The other thing I do is tidy up wavy or bulging sections of drawn comb. These are the frames that the bees have drawn out, maintaining bee space with the adjacent frame, but that leave gaping holes when put next to a different drawn comb 4. Life is too short to try and pair up the frames correctly 5. Instead I just use a sharp breadknife to make the comb reasonably parallel with the frame top bar. The bees tidy it up quickly and it certainly makes mixing and matching frames from different supers much easier.
The other frame-related task is to go through the stacked up boxes of brood frames saved from last year. These, and the drawn super frames, are some of the most valuable resources a beekeeper has. Assuming the frames are in good condition and there haven’t been too many rounds of brood reared in the frames they are invaluable when making up nucs during the season.
Some of these brood frames will have inevitably contained nectar or uncapped honey at the end of the previous season. Over the winter this tends to ferment and make a bit of a mess. The nectar drips out unless the frames are held vertically. It can look bubbly or frothy and it pongs a bit (usually, and unsurprisingly, of yeast).
I don’t like using these without cleaning them up a bit first. The bees usually clean up small amounts of fermented honey, but often ignore frames packed with the stuff. I shake out the fermented honey and soak the frames in a tub of water for a few minutes. I then shake out the water and leave them to air dry before storing them for the season ahead.
This is the sort of job that needs to be done on a cool, dry day. If it’s warm you’ll likely be plagued with bees investigating the smell.
Brood frames just containing capped honey can be used ‘as is’. The bees don’t cap it until the water content is low enough to stop fermentation.
In contrast, the really old, black frames are either discarded outright or used for making up bait hives. There’s no point in trying to extract wax from them as there’s almost none left.
Finally, the bee bag gets a spring clean. I empty everything out and chuck away all the rubbish that seems to accumulate during the season … the squeezed-together bits of brace comb, the torn nitrile gloves, the sheets of newspaper for uniting etc. Everything goes back together in labelled ice-cream cartons (‘daily’, ‘queen rearing’), having checked they contain the essentials – sharp scissors, Posca marking pens and a queen marking cage, additional cages for queen introduction, grafting glasses and a sable paintbrush etc.
I re-stock the honey bucket full of smoker fuel.
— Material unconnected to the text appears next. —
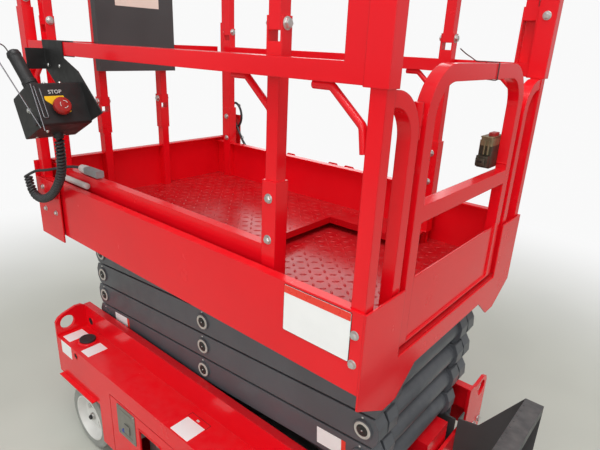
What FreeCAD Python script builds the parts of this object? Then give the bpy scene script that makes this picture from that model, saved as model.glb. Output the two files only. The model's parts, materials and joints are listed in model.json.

This contains a mix of wood chip animal bedding, the lids of egg boxes not used to make firelighters and some lovely dried rotten wood. The smoker also gets its annual de-coke. Over the season you can get quite a build up of tarry, sooty deposits in the smoker, particularly on the inside of the lid. Using a blowtorch and a little encouragement from the pointed end of a hive tool it’s easy enough to clean all these out. As a result, the smoker will stay lit longer and generally work better.
OK … bring it on 🙂
This post was supposed to have been last week. However, a delayed flight meant I was stranded on the tarmac in ‘airplane’ mode when I should have been changing the scheduled posting date. D’oh! Instead “Let there be light“, which I’d written a couple of weeks ago and was already scheduled as a backup, snuck out. By the time it appears – the 20th of April – I expect to have conducted the first full set of inspections and I’ll be playing catch-up with the next couple of posts as the season kicks off.
Stop press … with great weather over the latter part of the week I’ve got round my apiaries and inspected all colonies. With the exception of the two known duds, all are queenright and building up to varying extents … from OK to very well. The strongest will need supering this weekend. Considering how long and cold the winter has been – average temperatures November to March have been 3-4°C – this was encouraging and 3 weeks earlier than I got into some colonies in 2017.